Data Science
Over Fitting / Under Fitting
When using machine learning, there are many ways to go wrong. Some of the most common issues in machine learning are overfitting and underfitting. To understand these concepts, let’s imagine a machine learning model that is trying to learn to classify numbers, and has access to a training set of data and a testing set of data.
Overfitting
A model suffers from Overfitting when it has learned too much
from the training data, and does not perform well in practice as
a result. This is usually caused by the model having too much
exposure to the training data.
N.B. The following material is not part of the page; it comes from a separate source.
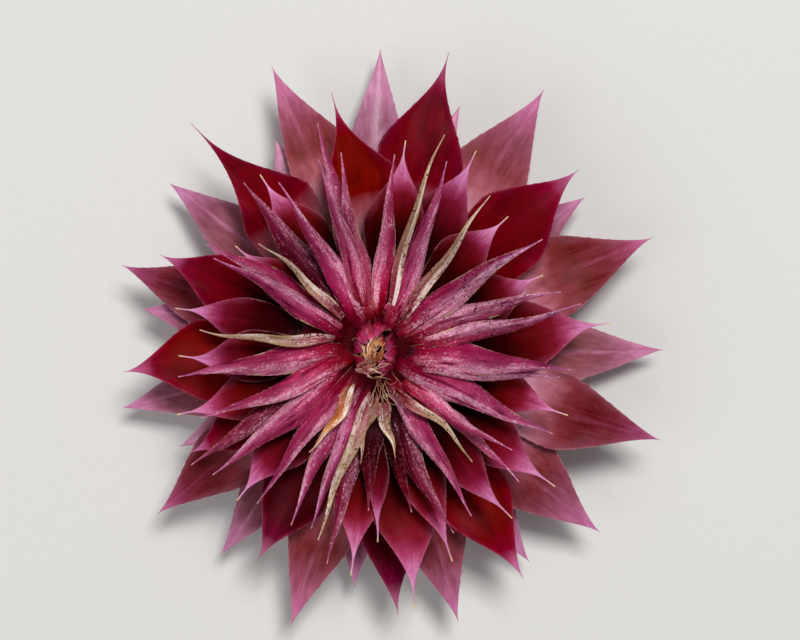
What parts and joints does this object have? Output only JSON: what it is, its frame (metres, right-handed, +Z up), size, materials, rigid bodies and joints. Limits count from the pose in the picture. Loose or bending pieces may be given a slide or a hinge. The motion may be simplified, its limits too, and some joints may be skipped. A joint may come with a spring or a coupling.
{
  "type": "artichoke",
  "caption": "Open violet artichoke head on a short cut stem, with spine-tipped bracts in tiers around a closed bud.",
  "frame": {"origin": "centre of the stem's flat cut face, on the surface the head stands on", "axes": "+Z up along the head's axis, through the bud; +X and +Y across the head"},
  "size_m": [0.0909, 0.0971, 0.038],
  "materials": {
    "outer_bract_pale": "waxy, pale lilac with a light midrib",
    "outer_bract_rose": "waxy, brownish rose with a thin toothed edge",
    "outer_bract_dark": "waxy, dark wine red with a lilac tip",
    "middle_bract": "waxy, dark red cup with a purple spine",
    "inner_bract": "fibrous, magenta with pale streaks and dried margins",
    "bud_flesh": "folded, magenta with dried golden-brown scraps",
    "heart_flesh": "matt, fibrous, pale green-beige at the cut"
  },
  "bodies": {
    "root": {"broad_bract_01": "outer_bract_rose", "broad_bract_02": "outer_bract_rose", "broad_bract_03": "outer_bract_rose", "broad_bract_04": "outer_bract_rose", "broad_bract_05": "outer_bract_rose", "broad_bract_06": "outer_bract_rose", "broad_bract_07": "outer_bract_rose", "broad_bract_08": "outer_bract_rose", "broad_bract_09": "outer_bract_rose", "dark_bract_01": "outer_bract_dark", "dark_bract_02": "outer_bract_dark", "dark_bract_03": "outer_bract_dark", "dark_bract_04": "outer_bract_dark", "dark_bract_05": "outer_bract_dark", "dark_bract_06": "outer_bract_dark", "dark_bract_07": "outer_bract_dark", "dark_bract_08": "outer_bract_dark", "dark_bract_09": "outer_bract_dark", "dark_bract_10": "outer_bract_dark", "dark_bract_11": "outer_bract_dark", "dark_bract_12": "outer_bract_dark", "guard_bract_01": "outer_bract_pale", "guard_bract_02": "outer_bract_pale", "guard_bract_03": "outer_bract_pale", "guard_bract_04": "outer_bract_pale", "guard_bract_05": "outer_bract_pale", "guard_bract_06": "outer_bract_pale", "guard_bract_07": "outer_bract_pale", "guard_bract_08": "outer_bract_pale", "guard_bract_09": "outer_bract_pale", "heart_and_stem": "heart_flesh", "inner_bud": "bud_flesh", "narrow_bract_01": "inner_bract", "narrow_bract_02": "inner_bract", "narrow_bract_03": "inner_bract", "narrow_bract_04": "inner_bract", "narrow_bract_05": "inner_bract", "narrow_bract_06": "inner_bract", "narrow_bract_07": "inner_bract", "narrow_bract_08": "inner_bract", "narrow_bract_09": "inner_bract", "narrow_bract_10": "inner_bract", "narrow_bract_11": "inner_bract", "narrow_bract_12": "inner_bract", "narrow_bract_13": "inner_bract", "narrow_bract_14": "inner_bract", "narrow_bract_15": "inner_bract", "narrow_bract_16": "inner_bract", "spiny_bract_01": "middle_bract", "spiny_bract_02": "middle_bract", "spiny_bract_03": "middle_bract", "spiny_bract_04": "middle_bract", "spiny_bract_05": "middle_bract", "spiny_bract_06": "middle_bract", "spiny_bract_07": "middle_bract", "spiny_bract_08": "middle_bract", "spiny_bract_09": "middle_bract", "spiny_bract_10": "middle_bract", "spiny_bract_11": "middle_bract", "spiny_bract_12": "middle_bract"}
  },
  "joints": []
}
For the number classification
example, if the model is overfit in this way, it may be picking
up on tiny details that are misleading, like stray marks as an
indication of a specific number.
The estimate looks pretty good when you look at the middle of
the graph, but the edges have large error. In practice, this
error isn’t always at edge cases and can pop up anywhere. The
noise in training can cause error as seen in the graph below.
Underfitting
A model suffers from Underfitting when it
has not learned enough from the training data, and does not
perform well in practice as a result. As a direct contrast to
the previous idea, this issue is caused by not letting the model
learn enough from training data. In the number classification
example, if the training set is too small or the model has not
had enough attempts to learn from it, then it will not be able
to pick out key features of the numbers.
The issue with this estimate is clear to the human eye, the
model should be nonlinear, and is instead just a simple line. In
machine learning, this could be a result of underfitting, the
model has not had enough exposure to training data to adapt to
it, and is currently in a simple state.